Higher costs threaten beef finishers – Teagasc

Beef finishers face a very difficult challenge this winter following an unprofitable experience last year.   Increases in the cost of concentrate feeds are threatening all finishing systems where there is a heavy dependence on concentrates in the diet. Good quality forage, in the form of grass and maize silage, will help to minimise the impact of the rise in feed costs.   Teagasc Drystock Programme Manager, Bernard Smyth said: ‘Winter beef finishing is a high cost, high risk business and farmers need to closely examine their systems of production to minimise costs and reduce risk, if they are to generate profit.’   He advised that home-grown cereals and fodder beet will help to reduce farmers’ exposure to the concentrate cost increase, but a greater contribution from quality forage will also be needed.

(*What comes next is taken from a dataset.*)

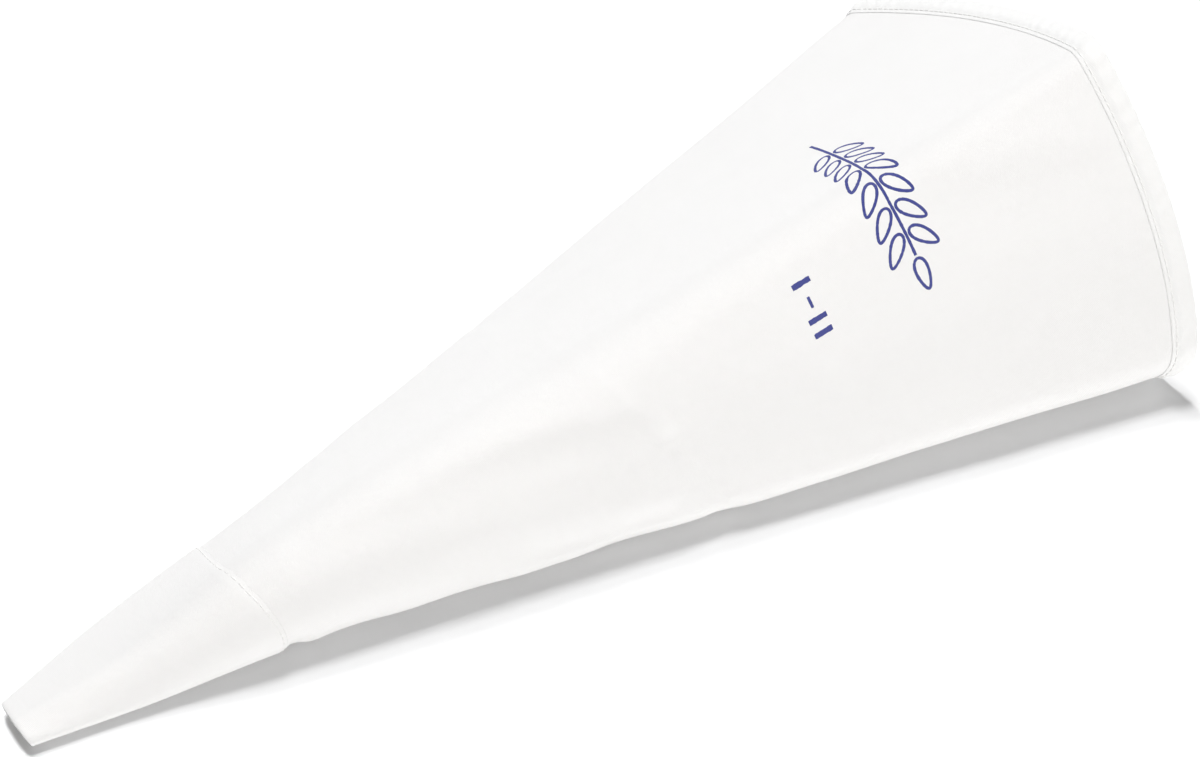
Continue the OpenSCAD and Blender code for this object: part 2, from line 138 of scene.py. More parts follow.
class Outline:
    """The closed section at each s, in six pieces: underside, back corner, back facet, ridge, front facet
    and front corner. It starts where the underside meets the front corner, where the side seam runs."""

    def __init__(self, s):
        q = self.sizes = sizes_at(s)
        back = q.back - q.back_r + 1j * q.back_r
        top = q.ridge + 1j * (q.height - q.ridge_r)
        front = q.front_r - q.front + 1j * q.front_r
        rear_c, rear_r, a1, a2 = facet(back, q.back_r, top, q.ridge_r, q.back_bulge)
        fore_c, fore_r, a3, a4 = facet(top, q.ridge_r, front, q.front_r, q.front_bulge)
        a3 = np.where(a3 < a2, a3 + 2 * math.pi, a3)
        a4 = np.where(a4 < a3, a4 + 2 * math.pi, a4)
        down = np.full_like(a1, -math.pi / 2)
        self.under = (front.real, back.real)
        self.centres = np.stack([front * 0, back, rear_c, top, fore_c, front])
        self.radii = np.stack([q.back_r * 0, q.back_r, rear_r, q.ridge_r, fore_r, q.front_r])
        self.starts = np.stack([down, down, a1, a2, a3, a4])
        self.turns = np.stack([down * 0, a1 - down, a2 - a1, a3 - a2, a4 - a3, 1.5 * math.pi - a4])
        lengths = self.radii * self.turns
        lengths[0] = back.real - front.real
        self.marks = np.concatenate([lengths[:1] * 0, np.cumsum(lengths, 0)])
        self.marks -= (self.marks[3] + self.marks[4]) / 2

    def place(self, across):
        """Point y + iz and outward angle at each distance across the cloth from the ridge, + frontward."""
        across = np.clip(across, self.marks[0], self.marks[-1])
        point, angle = np.zeros(across.shape, complex), np.zeros(across.shape)
        for i in range(6):
            here = (across >= self.marks[i]) & (across <= self.marks[i + 1])
            share = (across - self.marks[i]) / (self.marks[i + 1] - self.marks[i])
            turn = self.starts[i] + self.turns[i] * share
            spot = self.centres[i] + self.radii[i] * np.exp(1j * turn)
            if i == 0:
                spot = self.under[0] + (self.under[1] - self.under[0]) * share + 0j
            point, angle = np.where(here, spot, point), np.where(here, turn, angle)
        return point, angle


def smooth(x):
    x = np.clip(x, 0, 1)
    return x * x * (3 - 2 * x)


def bell(x, width):
    return np.exp(-(x / width) ** 2)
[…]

With home-grown fodder beet, feed costs could be 10 percent lower.   Teagasc has produced guideline budgets for a range of cattle finishing systems that show the beef selling price required for efficient operators to generate a modest margin having covered a low level of overhead costs.   The Teagasc Programme Manager said: ‘A price rise, from purchase to sale, ranging from 15 to 30 percent is essential, depending on the system, even for efficient finishers to achieve a modest margin. Discussion with meat processors is necessary to achieve some minimum guarantees on selling price to reduce the risk.’   He warned that if winter finishing remains unprofitable then producers will revert back to producing beef on a more seasonal basis, making it more difficult to service the UK and European consumer markets.   Teagasc budgets show that steer beef systems require a beef price of at least €3.30 per kilogram carcase weight to leave a modest margin of €50 per head. That assumes continental stores can be purchased at €1.60 per kilogram liveweight and uses a cost of €240 per tonne for concentrate.   Bull beef systems based on concentrates plus straw appear to be unattractive. With this system a price of €3.50 per kilogram carcase weight or higher in April to June 2008 would be needed.   Bernard Smyth advises all farmers, intending to finish beef this winter, to examine their individual system and performance and act to minimise feeding costs and reduce risk by entering discussion with meats processors.